If you have an infant, spend some intentional snuggle time with him or her. I know you probably do this anyways :). But I’ve found that with every child I’ve added, my responsibilities increase and it can be easy to let my baby just sit in his bouncer or lay sleeping by himself.
I can tell you honestly that playing with my children has been the #1 way I’ve been able to increase my influence in their lives. It’s like I have their little hearts in my hands. I notice they’re more open to my correction, easy to deal with, and they relate to their siblings with kindness. When I take the time to get into their world, I feel like it gives them a sense of security and they perceive that they are important, welcomed, and cherished.
Take interest in their interests
Every child has unique interests. For example, my second daughter loves to make mud. Her little heart has swelled with joy at the times that I’ve shown interest in her mud-making by providing what she needs. And to take it even further, I’ve noticed that when I actually engage and play with her instead of just watch her play, her overall disposition toward me softens significantly. Why is this? I believe that every person has a desire to feel that they are significant and that their lives have purpose. It’s part of our who we are, and it comes from God. By taking interest in what your kids are interested in, you are establishing a secure presence in their lives and also helping them establish a healthy perception of their worth.
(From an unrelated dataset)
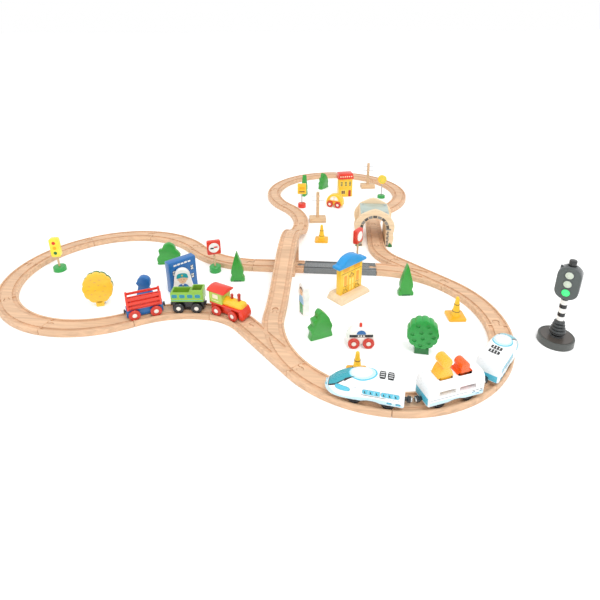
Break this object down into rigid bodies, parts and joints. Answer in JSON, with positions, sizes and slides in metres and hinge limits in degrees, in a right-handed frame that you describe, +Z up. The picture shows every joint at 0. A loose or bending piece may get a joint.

I would suggest starting with something that you know your child likes. If you have no clue, maybe you can start by just spending quality time with your child and progress from there! Once you find out, I would encourage you to purchase (within your means) what you can to help them grow in this area. And take it a step further…spend time doing the activity with them. Over time, you will be surprised and delighted to see that the relational bridges have been established and that you can easily transfer your values over them 🙂
I’m not promising miracles overnight, especially if you have severely damaged relationships. Those take time and prayer to heal. But we do want to make sure we are using wisdom as mamas and not leaving the area of influence to chance. There are so many things that pull at our kiddos hearts nowadays! Let’s be diligent before the Lord to fulfill our duties as moms to the best of our ability.